Leave it to Washington to make a federal project out of something that can be safely and easily thrown in the trash or handled in other ways.
At issue are billions of unused, no longer medically needed prescription opioid pills, which remain susceptible to misuse.
More than 1 million Americans have died of a drug overdose since 1999, including 80,411 from opioids alone in 2021. The over-availability of opioids has been integral to this crisis.
When a patient no longer needs prescribed opioids for severe pain relief, the unused pills are a lurking danger that can lead to drug abuse by the patient or, worse, children and others in the home.
To help save lives and prevent addictions, it is crucial to destroy and dispose of unused, no-longer-needed opioids immediately.
Fortunately, in the last five years, numerous programs have facilitated this.
Many government agencies offer clear and simple instructions so that opioids can easily be turned into junk at home by combining them with kitty litter, coffee grinds and other unpalatable pollutants and then thrown into the trash. Opioids, though, should not be crushed.
According to the Centers for Disease Control and Prevention, there were 142 million prescriptions for opioids dispensed in 2020. On September 12, during a court trial, the Associated Press reported that the Drug and Enforcement Administration disclosed “that in 2019, 8.8 billion dosage units — pills, patches and lollipops — were shipped for 12 common opioids.”
Even today, there are a lot of excess pills prescribed. On June 26, after an assessment of numerous studies, the Food and Drug Administration said “most studies reported that 50 to 70 percent of tablets went unused.”

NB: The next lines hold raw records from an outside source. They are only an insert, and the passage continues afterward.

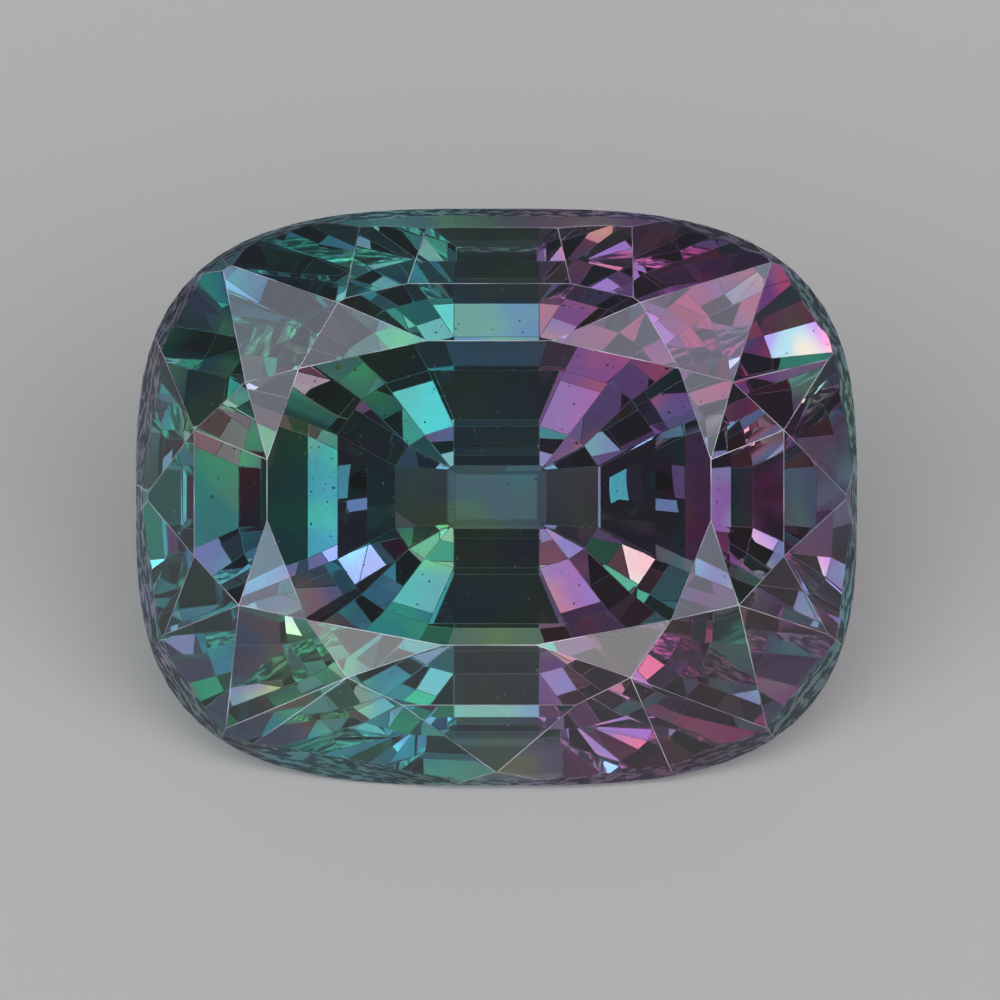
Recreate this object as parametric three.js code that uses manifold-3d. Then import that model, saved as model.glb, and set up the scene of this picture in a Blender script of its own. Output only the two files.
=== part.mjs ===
// A cushion-cut alexandrite: one faceted stone that lies on its near side, as a loose stone comes to rest.
// Millimetres, +Z up, +X along the stone's length. The origin is on the ground below the middle of the stone.
// It is cut upright first, with the culet at the origin and the table up, and is laid down at the end.
import * as THREE from "three";
import { mergeVertices } from "three/addons/utils/BufferGeometryUtils.js";
import Module from "manifold-3d";

const wasm = await Module();
wasm.setup();

// Outline: a superellipse, so a rectangle with bowed sides and full round corners
const halfLength = 8;
const halfWidth = 6.4;
const outlineSquareness = 3.2;
const outlineSteps = 96;

// Heights of the three parts of the stone
const pavilionDepth = 7;
const girdleHeight = 0.62;
const crownHeight = 2.2;
const girdleTop = pavilionDepth + girdleHeight;
const tableLevel = girdleTop + crownHeight;

// The girdle's upper edge is ground off to a narrow slope
const girdleSlopeHeight = 0.36;
const girdleSlopeInset = 0.22;

// The culet is a small flat rectangle with a shallow bevel round it
const culetHalfLength = 0.905;
const culetHalfWidth = 0.508;
const culetBevelWidth = 0.2;
const culetBevelTilt = 20;
const culetBevelHeight = culetBevelWidth * Math.tan(THREE.MathUtils.degToRad(culetBevelTilt));

// Rings where one row of pavilion facets ends and the next begins, from the culet up
const pavilionRings = [
  {
    level: culetBevelHeight,
    halfLength: culetHalfLength + culetBevelWidth,
    halfWidth: culetHalfWidth + culetBevelWidth,
    squareness: 14,
  },
  { level: 0.78, halfLength: 2.26, halfWidth: 1.58, squareness: 3 },
  { level: 2.08, halfLength: 3.54, halfWidth: 2.82, squareness: 3.2 },
  { level: pavilionDepth, halfLength, halfWidth, squareness: outlineSquareness },
];

// Directions of the pavilion's columns of facets in one quarter of the stone, in degrees from the end
const pavilionColumns = [0, 34, 56, 73, 90];

// The table was cut a little off the middle of the outline
const tableShift = { x: -0.166, y: 0.11 };

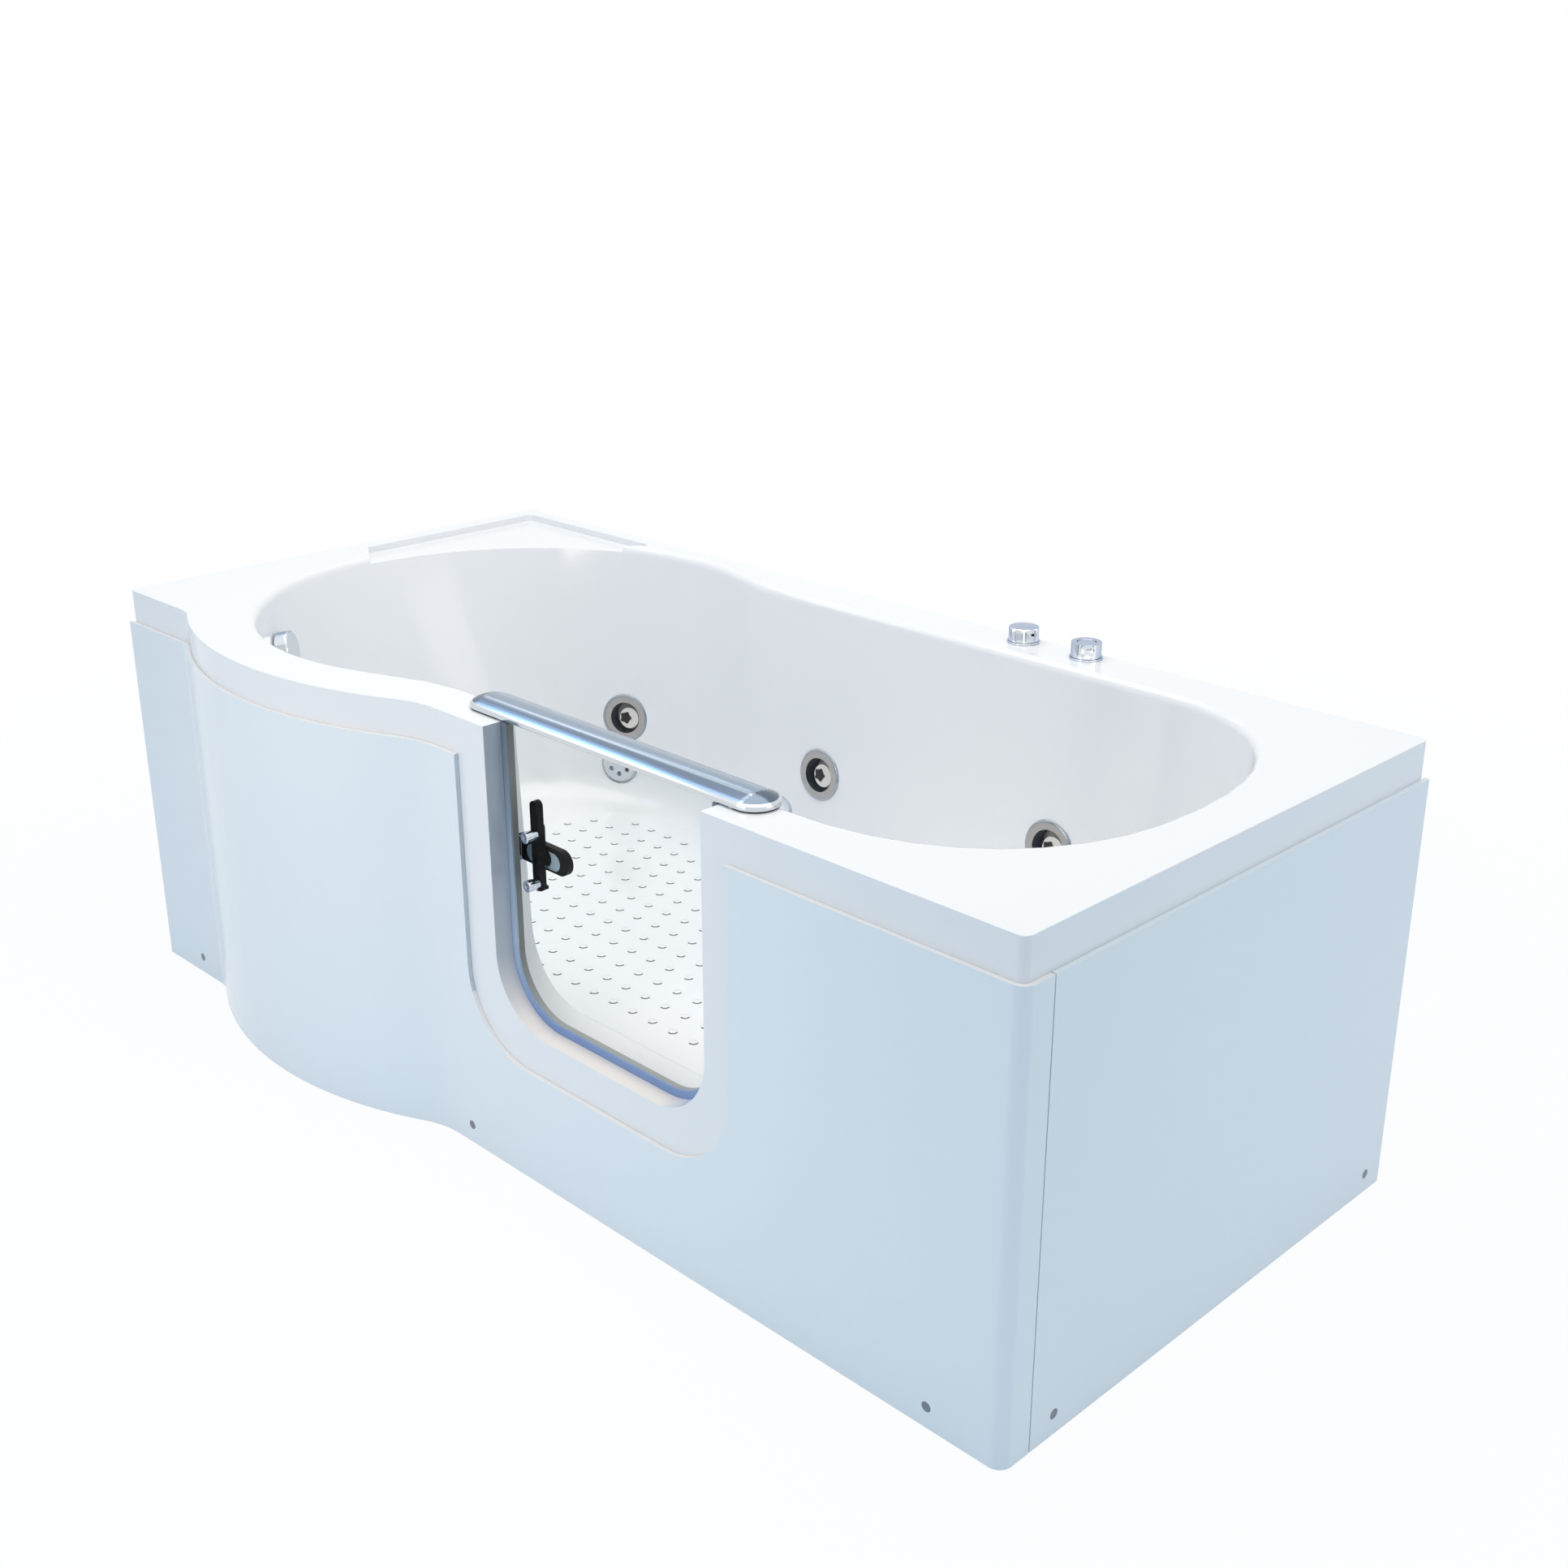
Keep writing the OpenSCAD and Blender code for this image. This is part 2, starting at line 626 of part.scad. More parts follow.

Yet, federal health officials, particularly the FDA, have squandered mainly an opportunity to aggressively promote a public health campaign about the continued dangers of unused opioids and the many ways to get rid of them safely and quickly. Fortunately, communities and others picked up the slack.
The FDA has also become primarily focused on a new way to dispose of these narcotics: through the U.S. mail. Yes, the U.S. mail, the theft of which is today at unprecedented heights.
Since April 2022, the FDA has been fielding comments and developing a program by which the U.S. Postal Service is envisioned to be widely used for patients to mail unused opioids back to drug manufacturers. This would be the case even though many of the same pharmacies providing a pre-paid envelope also have take-back programs.
The FDA’s strong emphasis on promoting a mail-back program since 2022, which it aims to start in 2024, may already have the unintended consequence of cannibalizing other successful disposal efforts and stymying their growth.
Fourteen attorneys general expressed strong concerns about this in a June 21 letter to the FDA.
“It is critical the FDA reconsider its unproven one-size-fits-all mail-back proposal and instead choose to promote and educate Americans on all available in-home disposal options,” they said.
The other concerns raised were “the insecurity of mailboxes and inconvenience for many rural Americans. A critical component of providing any in-home disposal option is providing a solution that will immediately rid the home of the medication in question.”
Against this backdrop, there appears to be hopeful news: significantly more Americans are responsibly disposing of unused opioids now than five years ago when such programs started.
In 2022, a study in the medical journal Cureus found that 94 percent of patients receiving opioid prescriptions reported having leftover, unused opioids. Sixty-nine percent claimed to dispose of their prescription opioids, while 31 percent did not.
Whatever course the FDA decides, communities, state governments, pharmacies and others should continue and accelerate their take-back and public education destruction programs.
And if you have unused opioids at home, plan to get rid of them — within the next 24 hours.